Sahil bölgesinde kışkırtılan isyan şaşırtıcı değil; yarım yüzyıldır egemen olan bir rejimin devrilmesinin ardından beklenen bir durumdu. Geçiş dönemi, bilgelikle, sabırla, anlayışla ve iletişimle ele alınmayı gerektirir ve tamamı güç ve zorla yönetilemez.

Ancak koşulları istikrarsızlaştırmaktan ve şüpheci sokağı yeni rejime karşı kışkırtmaktan vazgeçmeyecek güçler de var. Bunlar iktidar ve güçlerini kaybedenler, Esed'in devrilmesiyle kaybeden Tahran rejimi gibi bölgesel rejimler, Irak'taki milisler ve Hizbullah’tır. Esed rejimini destekleyen, rejimin devrilmesiyle ayrıcalıklarını kaybeden ve bugün de Şam'a karşı çalışabilecek olan çeşitli Sünni, Hristiyan, Alevi ve diğer kesimler de var. Özellikle Alevilere düşmanlık propagandası, devrik rejimin destekçileri tarafından yaklaşık 2 milyon Alevi'nin kendi saflarına katılması için köpürtülüyor, hatta kaçak Esed rejiminin Rami Mahluf gibi sembolleri bile uzlaşma arayışında.
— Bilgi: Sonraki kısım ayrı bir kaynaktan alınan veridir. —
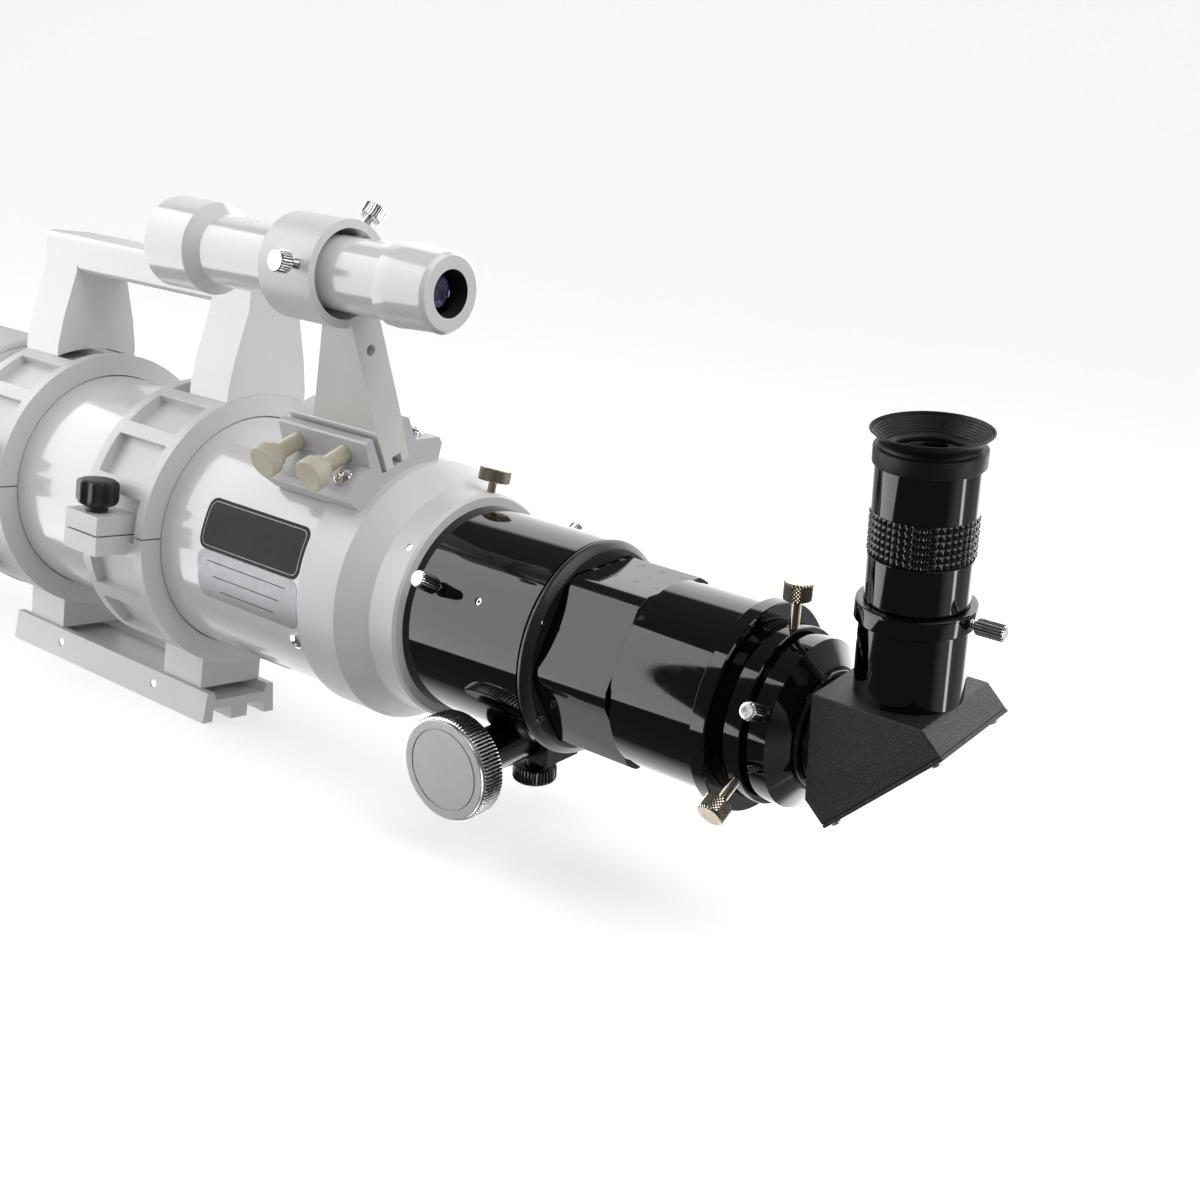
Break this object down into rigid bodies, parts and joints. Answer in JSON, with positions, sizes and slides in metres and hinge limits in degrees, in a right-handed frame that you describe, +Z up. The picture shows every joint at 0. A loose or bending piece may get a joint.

Bu kriz yeni rejimin yönetimini sınıyor. İdlib’i silahlı bir milis grup olarak yönettiği dönemde sorumluluğu militanlarının yaptıklarıyla sınırlıydı. Bugün ise devletin kendisi ve muhaliflerinin kendisini eski rejime benzetmeye çalışmasına, onun gibi mezhepçi olmasını, şiddete ve siyaset ile yapamadığını silahla yapmaya yönelmesini sağlamasına izin vermemeli.

Arap ülkelerinin çoğu hemen harekete geçerek Şam hükümetiyle dayanışma gösterdiler ve Suriye halkına kimin yanında olduklarına dair açık bir mesaj verdiler. Bu siyasi pozisyonun uluslararası toplum tarafından duyulması da çok önemli. Ancak Şam'ın önünde zorlu bir yol var ve bu yolda kendisine yönelik meydan okumalar yıllarca sürebilir. Şara, İsrail ve İran ile mücadele gibi aynı anda birden fazla savaşı yürütemez ve hiçbir ülke bunu yapıp başarılı olamamıştır. Dolayısıyla Şara hükümeti, örneğin İsrail'in, Şam'ın Dürzilere uyguladığını söylediği baskı karşısında Dürzileri kucaklamasının arkasındaki niyetlerini veya en azından beklentilerini anlamalıdır. İsrail, yarım asır boyunca Esed rejimi ile barış içinde yaşadı ve hatta onu korudu, ta ki Beşşar İranlılara askeri ayrıcalıklar tanıyana kadar, o zaman İsrail onun aleyhine döndü. Şara, iktidara geldiği günden bu yana bu jeopolitik sabitelerin farkında ve İsrail de dahil olmak üzere komşularıyla savaşma niyetinde olmadığını söylüyor. İsrail'in çevresindeki tüm ülkelerin onunla mutabakat veya barış anlaşmaları imzaladığını unutmamalıyız. Şara ya İsrail ya da İran ile anlaşmak zorunda, iki kurt ile aynı anda mücadele etmesi imkânsız.  

İçeride meşru Cumhurbaşkanı’na yapılan çelişkili çağrıların nasıl birbiri ile yarıştığını görüyoruz. Eski rejim sebebiyle acılar yaşamış Suriyeliler, dışlama ve mezhepsel intikam çağrısında bulunuyorlar. Ayrılıkçı projelere dönüştükleri için savaş ortamında gerçekleşmesi zor olan tam federalizm gibi taleplerde bulunan gruplar da var. Burada başkanın kişiliği, yoldaşlarını ve muhaliflerini caydırmak, siyasi, fikri ve askeri çatışmaları önlemek açısından büyük önem taşıyor.

Nihayetinde Şara rejimi, rejimini devirmeye yönelik bu savaşı kazanacak, Suriye'yi birleştirebilecek ve kendisine karşı çıkan isyancılara karşı koyabilecektir. Peki ama bu konuda zamandan ve zarardan tasarruf edebilir mi?